Basically you can do something simpler, but the last example shows you possible options writing select using Oracle With operator.
The following examples are extension of the last CSV text and in this case we are storing them in a table. To be able to show this example we are needing a new table and it is called CSV_TEXTS as on the picture below.
The table above has two columns ID for unique values and TEXT column for different coma separated strings. Now the SQL below is using the very same CSV_TEXTS table and we are looking for to split string of ID 2.
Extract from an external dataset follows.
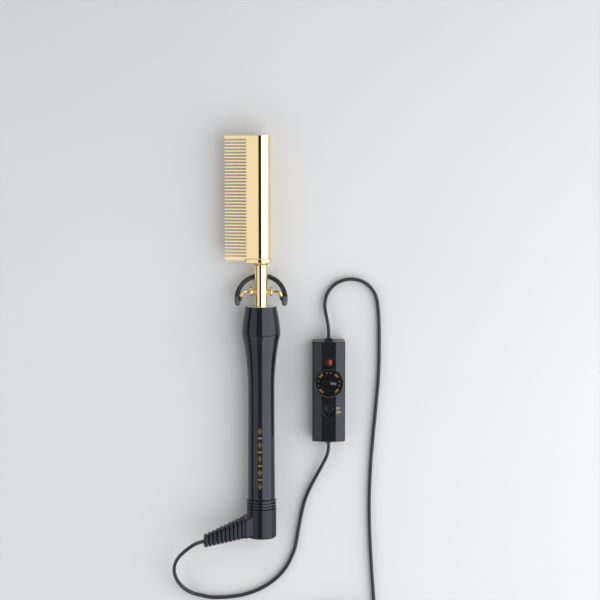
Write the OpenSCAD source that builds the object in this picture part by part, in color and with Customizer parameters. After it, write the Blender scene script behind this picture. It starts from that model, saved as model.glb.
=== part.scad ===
// Electric pressing comb with a folding stand, a swivel cord outlet, an in-line control and a plug.
// Millimetres. The comb lies on a table with its head towards +Y and its teeth towards -X; +Z is up.
// The origin is on the table, under the middle of the comb without its cord.
// "u" is the distance from the head's end face, measured along the comb towards the cord outlet.

/* [Comb head] */
// Number of thin teeth between the two guard teeth
tooth_count = 36; // [24:1:44]
// Distance between neighbouring teeth
tooth_pitch = 2.43; // [2.1:0.01:3]
// Thickness of a thin tooth
tooth_t = 1.15; // [0.9:0.05:1.5]
// Thickness of the guard tooth at the free end
guard_top_t = 2.45; // [2:0.05:4]
// Thickness of the guard tooth at the collar
guard_bottom_t = 2.95; // [2:0.05:4]
// Distance from the barrel's axis to the tooth tips
tooth_reach = 27.5; // [24:0.5:34]
// Distance from the barrel's axis to the tooth roots
tooth_root = 10.9; // [10:0.1:14]
// Thickness of the wedge at the tooth tips
tip_t = 1.4; // [1:0.1:2.5]
// Diameter of the round barrel
barrel_d = 15; // [14:0.1:18]
// Bore of the barrel for the heater
heater_bore_d = 10; // [10:0.1:11]
// Length of the plug that closes the barrel
end_plug_len = 3; // [2:0.1:5]

/* [Collar and neck] */
// Length of the collar
collar_len = 3.4; // [2.5:0.1:6]
// How far the collar stands out around the barrel
collar_lip = 1.1; // [0.4:0.05:1.2]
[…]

WITH my_texts(id,i,total,text,text2) AS (SELECT cst.ID, 1 AS i, LENGTH(cst.text) - NVL(LENGTH(REPLACE(cst.text, ',')), 0) AS total, NVL(TRIM(SUBSTR(cst.text, 1, instr(cst.text, ',') - 1)), cst.text) AS text, SUBSTR(cst.text, instr(cst.text, ',') + 1) AS text2 FROM csv_texts cst UNION ALL SELECT my_texts.id, my_texts.i + 1, my_texts.total, TRIM(REPLACE(my_texts.text2, SUBSTR(my_texts.text2, NULLIF(instr(my_texts.text2, ','), 0)))) AS text, SUBSTR(my_texts.text2, instr(my_texts.text2, ',') + 1) FROM my_texts WHERE my_texts.i <= my_texts.total) SELECT /*+ MATERIALIZED myt */ myt.id, myt.text FROM my_texts myt WHERE myt.id = 2;
The “text5,text6,text7” string of ID 2 is splitted to 3 rows “text5“, “text6” and “text7“. The MATERIALIZED hint is used to reduce splitting process execution repeating if you would need to more than one ID values.